Elsewhere, the majority of veal you'll find labelled British will be rose veal: reared, like Weston's, on a varied diet with other calves and space to roam around in. "Our veal calves are kept in groups of 12 in large barns with plenty of straw for bedding and rough forage, and fed on homegrown barley as well as milk," fourth generation farmer Neil Weston explains. "They've room to play and hang out with their mates."
our veal calves are kept in large barns and have room to hang out and play
Having joined his father William on the family farm in 2005, in 2011 he set out to keep their young jersey bulls as stud animals so they could cease the buying of studs from outside and thus keep closer management of their herd. "He said I could, provided I could find a market for all the rest of the young bulls – and it was around that time he saw Gordon Ramsey on The F-Word promoting British rose veal" – a concept almost unheard of back then, but which caught the young farmer's attention. "I thought we could give it a try – and we did, and people liked it. It went on from there."

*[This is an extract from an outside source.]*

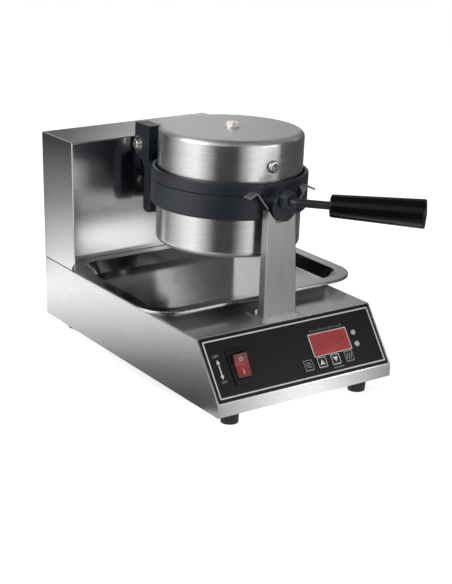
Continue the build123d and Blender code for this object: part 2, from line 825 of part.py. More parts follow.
def upper_ring():
    ring = Pos(0, HEAD_Y, PARTING) * Rot(180, 0, 0) * ring_blank(UPPER_RING_H)
    for k in SCREW_ANGLES:
        a = radians(k)
        x, y = 84.7 * cos(a), HEAD_Y + 84.7 * sin(a)
        lug = Pos(x, y, 0) * Rot(0, 0, k + 90) * box(-6, 6, -3, 2.3, PARTING + 5, PARTING + 40)
        ring += lug & disc(PARTING, PARTING + 50, COVER_R - COVER_T)
    face = DISC_Y - 0.4
    tongue = box(-9, 9, face, -137, 0.4, 20) & cyl_y(-166, -130, 0, 0, NECK_R - 0.4)
    tongue -= box(-12, 12, -138.2, -100, 0, PARTING + RING_GAP)
    tongue += box(-9, 9, face - 3, face + 1, 3, 12)
    hub = cyl_y(HUB_Y, HEAD_Y - RING_R + 4, 0, 0, HUB_R)
    hub &= box(-20, 20, HUB_Y - 1, -130, PARTING + RING_GAP, 20)
    boss = box(-10, 10, -171, face, 2.5, 10.4) + cyl_y(-171, face, 0, 10.4, 10)
    lip = [e for e in boss.edges() if e.center().Y < -170.9]
    boss = fillet(lip, 2.0)
    pad = box(-ARM_HALF, ARM_HALF, 46, 64, PARTING + RING_GAP, PARTING + UPPER_RING_H)
    pad -= disc(0, 60, 91.0)
    part = ring + tongue + hub + boss + pad
    part -= cyl_y(-175, -165, 0, PARTING, ROD_R)
    for x in (-YOKE_BOLT_X, YOKE_BOLT_X):
        part -= cyl_z(PARTING + 3, 30, x, ARM_BOLT_Y, M6)
    return part


def lid_casting():
    part = upper_ring()
    for k in SCREW_ANGLES:
        part -= cover_screw_shank(k)
    return head(part)


def cover_screw_shank(k):
    shank = cyl_x(80.5, COVER_R, 0, PARTING + SCREW_Z, M5)
    return Pos(0, HEAD_Y, 0) * Rot(0, 0, k) * shank


def cover_screws():
    out = []
    for k in SCREW_ANGLES:
        cap = cyl_x(COVER_R - 0.2, COVER_R + 5.0, 0, PARTING + SCREW_Z, 7.5)
        cap = fillet(cap.edges().sort_by(Axis.X)[-1], 2.4)
        cap -= hex_x(COVER_R + 2, COVER_R + 6, 0, PARTING + SCREW_Z, 5)
        cap -= cyl_z(0, 60, 0, 0, COVER_R)
        cap = Pos(0, HEAD_Y, 0) * Rot(0, 0, k) * cap
        out.append(head(cap + cover_screw_shank(k)))
    return out


def upper_cover():
    part = Pos(0, HEAD_Y, PARTING) * Rot(180, 0, 0) * cover_blank(UPPER_COVER_H)
    for k in SCREW_ANGLES:
        part -= cover_screw_shank(k)
    return head(part)


def upper_plate():
    return upper_half(plate_blank())


def upper_element():
    return upper_half(element_blank())


def upper_insulation():
    return upper_half(insulation_blank())


def upper_stud():
    return upper_half(stud_blank(UPPER_COVER_H))


def upper_cover_nut():
    return upper_half(nut_blank(UPPER_COVER_H))


def lid_arm():
    z0 = PARTING + UPPER_RING_H
    points = [
        (50, z0),
        (64.0, z0),
        (64.0, 10.6),
        (101.5, 14.0),
        (LID_Y, LID_Z - 10),
        (LID_Y, LID_Z + 10),
        (104, LID_Z + 10),
        (102, 40),
        (97.5, YOKE_TOP_Z),
        (90, YOKE_TOP_Z),
        (80, 37),
        (67, 34),
        (50, 34),
    ]
    part = prism_yz(points, -ARM_HALF, ARM_HALF)
    part += cyl_x(-ARM_HALF, ARM_HALF, LID_Y, LID_Z, 10.0)
    bend = [e for e in part.edges().filter_by(Axis.X) if abs(e.center().Y - 80) < 1]
    part = fillet([e for e in bend if e.center().Z > 30], 12.0)
    part -= cyl_x(-20, 20, LID_Y, LID_Z, LID_BUSH_R)
    for x in (-YOKE_BOLT_X, YOKE_BOLT_X):
        part -= cyl_z(20, 40, x, ARM_BOLT_Y, M6)
    return head(part)


def arm_bolts():
    out = []
    for x in (-YOKE_BOLT_X, YOKE_BOLT_X):
        bolt = cyl_z(PARTING + 3, 34, x, ARM_BOLT_Y, M6) + hex_z(34, 38, x, ARM_BOLT_Y, 10)
        out.append(head(bolt))
    return out


def hinge_bush():
    part = cyl_x(-CHEEK_IN_X, CHEEK_IN_X, LID_Y, LID_Z, LID_BUSH_R)
    return head(part - cyl_x(-20, 20, LID_Y, LID_Z, M8 + SHAFT_CLEAR))


# Crank handle
HANDLE_TURN_Y = -176.5
GRIP_FROM = 41.0
GRIP_TO = 149.0
GRIP_R0 = 13.2
GRIP_R1 = 17.0


def handle_rod():
    reach = (GRIP_TO - 4) / sqrt(2)
    path = FilletPolyline(
        (0, -165, PARTING),
        (0, HANDLE_TURN_Y, PARTING),
        (reach, HANDLE_TURN_Y - reach, PARTING),
        radius=12,
    )
    section = Plane(origin=(0, -165, PARTING), z_dir=(0, -1, 0)) * Circle(ROD_R)
    return head(sweep(section, path=path))


def handle_grip():
    length = GRIP_TO - GRIP_FROM
    outline = [(0, 0), (GRIP_R0, 0), (GRIP_R1, length), (0, length + 1.5)]
    face = make_face(Polyline([(x, 0, z) for x, z in outline], close=True))
    body = revolve(face, Axis.Z)
    ends = [e for e in body.edges().filter_by(GeomType.CIRCLE) if e.radius > 12]
    body = fillet(ends, 2.2)
    body -= cyl_z(-1, length - 4, 0, 0, ROD_R)
    start = GRIP_FROM / sqrt(2)
    along = Plane(
        origin=(start, HANDLE_TURN_Y - start, PARTING),
        x_dir=(0, 0, 1),
        z_dir=(1, -1, 0),
    )
    return head(along.location * body)


NODES = {
    "base_housing": base_housing,
    "front_panel": front_panel,
    "bottom_plate": bottom_plate,
    "bottom_plate_screws": bottom_plate_screws,
    "rubber_feet": rubber_feet,
    "foot_screws": foot_screws,
    "column_shell": column_shell,
    "column_back_cover": column_back_cover,
    "back_cover_screws": back_cover_screws,
    "column_screws": column_screws,
    "bearing_housing": bearing_housing,
    "bearing_studs": bearing_studs,
    "bearing_bush": bearing_bush,
    "front_post": front_post,
    "post_screws": post_screws,
    "cradle": cradle,
    "control_overlay": control_overlay,
    "display_window": display_window,
    "display_module": display_module,
    "control_board": control_board,
    "board_standoffs": board_standoffs,
    "indicator_lamps": indicator_lamps,
    "rocker_frame": rocker_frame,
    "rocker_key": rocker_key,
    "key_set": lambda: key_button(KEYS["key_set"]),
    "key_up": lambda: key_button(KEYS["key_up"]),
    "key_down": lambda: key_button(KEYS["key_down"]),
    "key_heat": lambda: key_button(KEYS["key_heat"]),
    "power_relay": power_relay,
    "terminal_block": terminal_block,
    "cable_gland": cable_gland,
    "drip_tray": drip_tray,
    "lower_ring": lower_ring,
    "rear_yoke": rear_yoke,
    "yoke_bolts": yoke_bolts,
    "trunnion_shaft": trunnion_shaft,
    "retaining_collar": retaining_collar,
    "stop_pin": stop_pin,
    "hinge_pin": hinge_pin,
    "hinge_washers": hinge_washers,
    "hinge_nut": hinge_nut,
    "lower_plate": lower_plate,
    "lower_element": lower_element,
    "lower_insulation": lower_insulation,
    "lower_cover": lower_cover,
    "lower_cover_stud": lower_stud,
    "lower_cover_nut": lower_cover_nut,
    "lid_casting": lid_casting,
    "lid_arm": lid_arm,
    "arm_bolts": arm_bolts,
    "hinge_bush": hinge_bush,
    "upper_plate": upper_plate,
    "upper_element": upper_element,
    "upper_insulation": upper_insulation,
    "upper_cover": upper_cover,
    "upper_cover_stud": upper_stud,
    "upper_cover_nut": upper_cover_nut,
    "cover_screws": cover_screws,
    "handle_rod": handle_rod,
    "handle_grip": handle_grip,
}


def solids_of(made):
    pieces = made if isinstance(made, list) else [made]
    out = []
    for piece in pieces:
        out.extend(piece.solids())
    return out


def main():
    for name, make in NODES.items():
        moved = [Pos(*SHIFT) * s for s in solids_of(make())]
        whole = moved[0] if len(moved) == 1 else Compound(children=moved)
        whole.label = name
        export_step(whole, f"parts/{name}.step")
        print(name, len(moved), "solids")


main()
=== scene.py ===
from math import atan2, cos, pi, radians, sin

import bmesh
import bpy
from mathutils import Matrix, Vector


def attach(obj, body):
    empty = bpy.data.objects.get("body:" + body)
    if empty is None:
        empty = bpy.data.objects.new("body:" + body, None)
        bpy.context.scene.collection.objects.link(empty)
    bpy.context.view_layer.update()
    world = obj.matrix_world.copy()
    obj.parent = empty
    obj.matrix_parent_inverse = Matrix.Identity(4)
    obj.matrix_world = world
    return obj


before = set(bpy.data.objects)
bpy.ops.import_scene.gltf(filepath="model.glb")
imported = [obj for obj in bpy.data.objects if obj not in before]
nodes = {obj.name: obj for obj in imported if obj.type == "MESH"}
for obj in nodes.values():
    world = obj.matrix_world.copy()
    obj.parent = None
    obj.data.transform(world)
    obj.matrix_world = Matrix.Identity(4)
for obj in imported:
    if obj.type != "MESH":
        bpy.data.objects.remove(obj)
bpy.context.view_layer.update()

UP = Vector((0, 0, 1))

# Millimetres in the machine's own frame become metres in the part's frame
MM = 0.001
SHIFT = Vector((-5.5, 33.05, 19.0))


def at(x, y, z):
    return (Vector((x, y, z)) + SHIFT) * MM


# The head leans by this much about the front to rear axis
AXIS_Z = 217.0
HEAD_LEAN = radians(2.0)
HEAD_Y = -42.0
HEAD_SPIN = Matrix.Rotation(HEAD_LEAN, 4, "Y")
HEAD_UP = HEAD_SPIN.to_3x3() @ UP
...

Today, along with the award-laden Gourmet Goat, Weston's client list includes such illustrious establishments as The Ledbury, the Portland and The Clove Club. Lizzie Vines of Wild Beef, who stock Weston's veal and an even rosier outdoor-reared version, tells me they simply cannot get enough of it; its versatility – "lean, tender, delicious," she enthuses – renders it hugely popular with the market's foodies.
"It's incredibly versatile. It can really hold flavours," agrees Paul Shearing, who sources his from Lake District Farmers and suggests braising, roasting or grilling it and serving with truffle mashed potato. It might not get past some of the stuffier gentleman's clubs or the House of Lords, he continues, grinning mischievously – "they'll want the pale Dutch veal, which will naturally be softer. But this is English veal. It's a by-product. If the flavour profile is there, why wouldn't you? We've 30 different palates in this kitchen, and when we tasted this meat the other day we were all laughing."
Even the texture, the alleged sticking point of rose veal when it comes to culinary principles, is rendered – at least to the uninitiated – almost indistinguishable from white, thanks to the practice among British veal producers of hanging the meat.
He is about to go on talking, but at this point he's interrupted by the arrival of my first veal cutlet, Josper-grilled to a juicy tan coat just shy of crispy, with sweet, soft flesh blushing crimson within. Shearing, wisely, looks quietly satisfied and says no more. He doesn't need to. He knows that one mouthful of this meat will be enough to convince me that when it comes to sustainable, ethical and high quality food, British rose veal ticks all the boxes – and let's face it, it's not often you can say that about a meat.